En cambio, las consecuencias más crueles de la ausencia del Espíritu Santo la podemos lamentar en el permanente enfrentamiento que vivimos los argentinos y que, inevitablemente causa un aumento constante de personas y familias que sufren porque no les alcanza para vivir dignamente. La división, que surge del enfrentamiento y éste, de permanecer, lo agrava, agranda la brecha en la que siempre pierden los más débiles. En una familia o en cualquier grupo humano, en la que los miembros están en permanente conflicto, son los más frágiles que más padecen las consecuencias de ese constante enfrentamiento. Así sucede en todos los niveles de convivencia social. El mal actúa engañando muy sutilmente, haciendo creer que la culpa de los males está siempre en el sector que consideramos opuesto al propio. Por el contrario, la acción del Espíritu Santo tiende siempre a unir sin descartar a nadie, tarea que no es nada fácil, pero la única que puede salvarnos de no caer en la ruina del despotismo inhumano o de la degradación humana que provoca el sometimiento.

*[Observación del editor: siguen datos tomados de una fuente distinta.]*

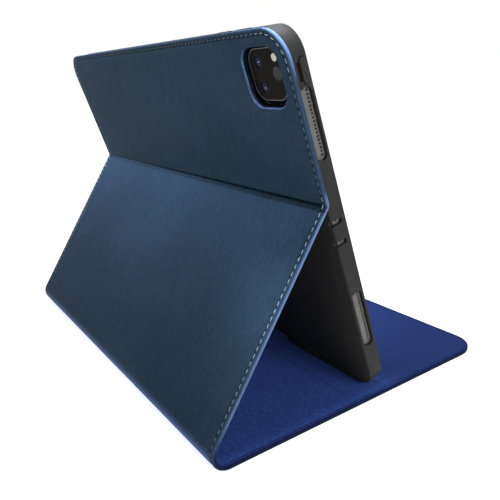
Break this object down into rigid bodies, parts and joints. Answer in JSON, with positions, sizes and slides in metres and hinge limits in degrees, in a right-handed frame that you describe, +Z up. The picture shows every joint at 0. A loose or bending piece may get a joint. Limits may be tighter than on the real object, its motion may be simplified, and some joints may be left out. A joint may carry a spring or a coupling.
{
  "type": "tablet folio case",
  "caption": "Leather folio case standing as an easel: a rubber tray holds a tablet, a folded back panel props it up and the front cover lies flat as its base.",
  "frame": {"origin": "middle of the footprint, on the surface that the case stands on", "axes": "+X along the tablet's long edge, -Y towards the reader, +Z up"},
  "size_m": [0.2568, 0.1814, 0.1807],
  "materials": {
    "cover_leather": "satin grained navy leather with a painted blue edge",
    "cover_lining": "short-nap royal blue lining",
    "cover_board": "pressed grey board",
    "thread": "pale blue waxed thread",
    "magnet": "nickel plated strip magnet",
    "adhesive": "black bonding sheet",
    "tray_rubber": "matte charcoal moulded rubber",
    "microfibre": "grey microfibre",
    "button_rubber": "matte charcoal moulded rubber",
    "tablet_aluminium": "bead-blasted anodised grey",
    "cover_glass": "glossy black glass face",
    "display": "switched-off screen",
    "battery": "pouch foil",
    "circuit_board": "green laminate",
    "camera_glass": "polished black glass",
    "lens_ring": "polished dark ring",
    "lens_glass": "coated lens",
    "camera_module": "black camera module",
    "flash_lens": "frosted cream diffuser",
    "depth_window": "dark grey window",
    "speaker_box": "black speaker box",
    "port_steel": "steel receptacle"
  },
  "bodies": {
    "front_cover": {"front_cover_leather": "cover_leather", "front_cover_board": "cover_board", "front_cover_lining": "cover_lining", "front_cover_thread": "thread", "closure_magnets": "magnet", "dock_magnet_strip": "magnet"},
    "spine": {"spine_leather": "cover_leather", "spine_stiffener": "cover_board", "spine_lining": "cover_lining", "spine_thread": "thread"},
    "kickstand": {"kickstand_leather": "cover_leather", "kickstand_board": "cover_board", "kickstand_lining": "cover_lining", "kickstand_thread": "thread"},
    "tray": {"back_panel_leather": "cover_leather", "back_panel_board": "cover_board", "back_panel_adhesive": "adhesive", "back_panel_thread": "thread", "tray_shell": "tray_rubber", "tray_liner": "microfibre"},
    "power_pad": {"power_button": "button_rubber"},
    "volume_up_pad": {"volume_up_button": "button_rubber"},
    "volume_down_pad": {"volume_down_button": "button_rubber"},
    "tablet": {"tablet_housing": "tablet_aluminium", "tablet_glass": "cover_glass", "display_panel": "display", "battery_cells": "battery", "logic_board": "circuit_board", "camera_bump": "tablet_aluminium", "camera_plate": "camera_glass", "lens_rings": "lens_ring", "lens_glasses": "lens_glass", "camera_sensors": "camera_module", "flash_lens": "flash_lens", "depth_sensor": "depth_window", "front_camera": "camera_module", "speaker_boxes": "speaker_box", "usb_port": "port_steel"},
    "tablet_power_key": {"tablet_power_button": "tablet_aluminium"},
    "tablet_volume_up_key": {"tablet_volume_up": "tablet_aluminium"},
    "tablet_volume_down_key": {"tablet_volume_down": "tablet_aluminium"}
  },
  "joints": [
    {"name": "spine_front_fold", "type": "hinge", "parent": "front_cover", "child": "spine", "pos_m": [0, 0.08581, 0], "axis": [-1, 0, 0], "range_deg": [0, 62.26]},
    {"name": "spine_rear_fold", "type": "hinge", "parent": "spine", "child": "kickstand", "pos_m": [0, 0.09077, 0.00956], "axis": [-1, 0, 0], "range_deg": [0, 62.26]},
    {"name": "back_fold", "type": "hinge", "parent": "kickstand", "child": "tray", "pos_m": [0, 0.02305, 0.10595], "axis": [1, 0, 0], "range_deg": [0, 50.51]},
    {"name": "tablet_lift", "type": "slide", "parent": "tray", "child": "tablet", "axis": [0, -0.9634, 0.2679], "range_m": [0, 0.06]},
    {"name": "power_press", "type": "slide", "parent": "tray", "child": "power_pad", "axis": [1, 0, 0], "range_m": [0, 0.0004], "stiffness_N_per_m": 4000},
    {"name": "volume_up_press", "type": "slide", "parent": "tray", "child": "volume_up_pad", "axis": [0, -0.2679, -0.9634], "range_m": [0, 0.0004], "stiffness_N_per_m": 4000},
    {"name": "volume_down_press", "type": "slide", "parent": "tray", "child": "volume_down_pad", "axis": [0, -0.2679, -0.9634], "range_m": [0, 0.0004], "stiffness_N_per_m": 4000},
    {"name": "tablet_power_press", "type": "slide", "parent": "tablet", "child": "tablet_power_key", "axis": [1, 0, 0], "range_m": [0, 0.0002]},
    {"name": "tablet_volume_up_press", "type": "slide", "parent": "tablet", "child": "tablet_volume_up_key", "axis": [0, -0.2679, -0.9634], "range_m": [0, 0.0002]},
    {"name": "tablet_volume_down_press", "type": "slide", "parent": "tablet", "child": "tablet_volume_down_key", "axis": [0, -0.2679, -0.9634], "range_m": [0, 0.0002]}
  ],
  "couplings": [
    {"joint": "back_fold", "follows": "spine_rear_fold", "ratio": 0.80967},
    {"joint": "tablet_power_press", "follows": "power_press", "ratio": 0.5},
    {"joint": "tablet_volume_up_press", "follows": "volume_up_press", "ratio": 0.5},
    {"joint": "tablet_volume_down_press", "follows": "volume_down_press", "ratio": 0.5}
  ]
}
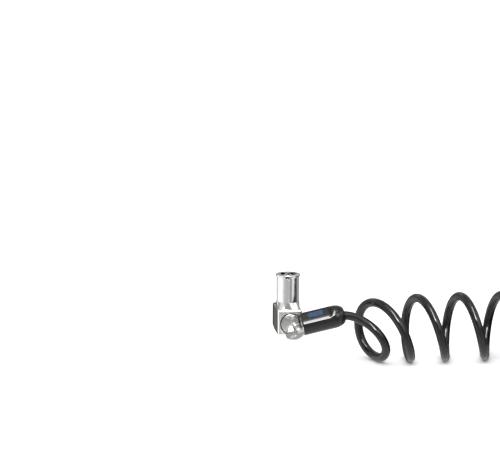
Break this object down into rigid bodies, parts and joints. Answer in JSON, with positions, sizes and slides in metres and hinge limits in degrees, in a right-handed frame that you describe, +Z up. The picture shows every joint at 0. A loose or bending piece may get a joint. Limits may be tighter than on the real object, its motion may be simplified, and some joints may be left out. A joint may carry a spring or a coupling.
{
  "type": "laptop cable lock",
  "caption": "Keyed laptop lock: chrome barrel on a square block with a wedge nose, a pivoting sheathed arm and a self-coiling black cable with an anchor loop.",
  "frame": {"origin": "root of the wedge nose, in the middle of the bumper face that lies against the laptop", "axes": "+X towards the cable, +Y out of the bumper into the laptop, +Z up along the lock barrel"},
  "size_m": [0.2399, 0.0419, 0.0354],
  "materials": {
    "chrome": "bright chrome plating, satin on the front of the block",
    "steel": "machined steel",
    "brass": "turned brass",
    "black_plastic": "semi-gloss moulded black plastic",
    "label": "plain blue inlay",
    "rubber": "matt black rubber",
    "cable": "smooth glossy black jacket over a steel core"
  },
  "bodies": {
    "cable": {"swivel_ferrule": "steel", "cable_stub": "cable", "open_coil": "cable", "closed_coil": "cable", "cable_neck": "cable", "loop_crimp": "steel", "loop_boot": "black_plastic", "anchor_loop": "cable"},
    "arm": {"pivot_lug": "chrome", "arm_core": "steel", "sheath_body": "black_plastic", "label_inlay": "label", "sheath_end_cap": "black_plastic", "core_retainer": "steel"},
    "head": {"housing_block": "chrome", "lock_barrel": "chrome", "pin_housing": "brass", "barrel_pin": "steel", "nose_plate": "steel", "plate_screws": "steel", "rubber_bumper": "rubber", "pivot_washer": "steel", "stud_retainer": "steel", "pin_springs": "steel"},
    "plug": {"lock_spindle": "chrome", "drive_crank": "steel"},
    "key_pin_set": {"key_pins": "brass"},
    "driver_pin_set": {"driver_pins": "brass"},
    "bolt": {"wedge_bolt": "steel"}
  },
  "joints": [
    {"name": "cable_swivel", "type": "hinge", "parent": "cable", "child": "arm", "pos_m": [0.0004, -0.0229, -0.0005], "axis": [0.977, 0, 0.213], "continuous": true},
    {"name": "head_pivot", "type": "hinge", "parent": "arm", "child": "head", "pos_m": [0.0004, -0.0178, -0.0005], "axis": [0, 1, 0], "range_deg": [-102, 77]},
    {"name": "plug_turn", "type": "hinge", "parent": "head", "child": "plug", "pos_m": [0, -0.0108, 0], "axis": [0, 0, -1], "range_deg": [0, 90]},
    {"name": "key_pin_travel", "type": "slide", "parent": "plug", "child": "key_pin_set", "axis": [0, 0, -1], "range_m": [0, 0.0009], "stiffness_N_per_m": 20, "springref_m": -0.0002},
    {"name": "driver_pin_travel", "type": "slide", "parent": "head", "child": "driver_pin_set", "axis": [0, 0, -1], "range_m": [0, 0.0009], "deforming": ["pin_springs"]},
    {"name": "bolt_slide", "type": "slide", "parent": "head", "child": "bolt", "axis": [0, -1, 0], "range_m": [0, 0.00226]}
  ],
  "couplings": [
    {"joint": "plug_turn", "follows": "bolt_slide", "rad_per_m": 694.2},
    {"joint": "driver_pin_travel", "follows": "key_pin_travel", "ratio": 1}
  ]
}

Pidamos diariamente y en todo momento que el Espíritu Santo se derrame en nuestros corazones. Permanezcamos despiertos y atentos a sus inspiraciones. Solo con Él es posible caminar en comunión y misión, como dice el lema de nuestra fiesta de Pentecostés. Y san Pablo, en la carta a los cristianos de Roma (cf. 8,22-27), nos asegura que el mismo Espíritu viene en ayuda de nuestra debilidad e intercede con gemidos inefables. Dejemos, entonces, que el Espíritu Santo vaya ampliando el lugar en nuestro interior para iluminarlo y limpiarlo de todo aquello que nos impide caminar juntos, nos dé sabiduría para incluir, escuchar e integrar a todos. Y que la llena del Espíritu Santo, nuestra Tierna Madre de Itatí, nos tome de su mano, nos cuide de los peligros que hay en el camino, y nos conduzca a todos al gozoso encuentro con Dios en su reino de amor y de paz. Así sea.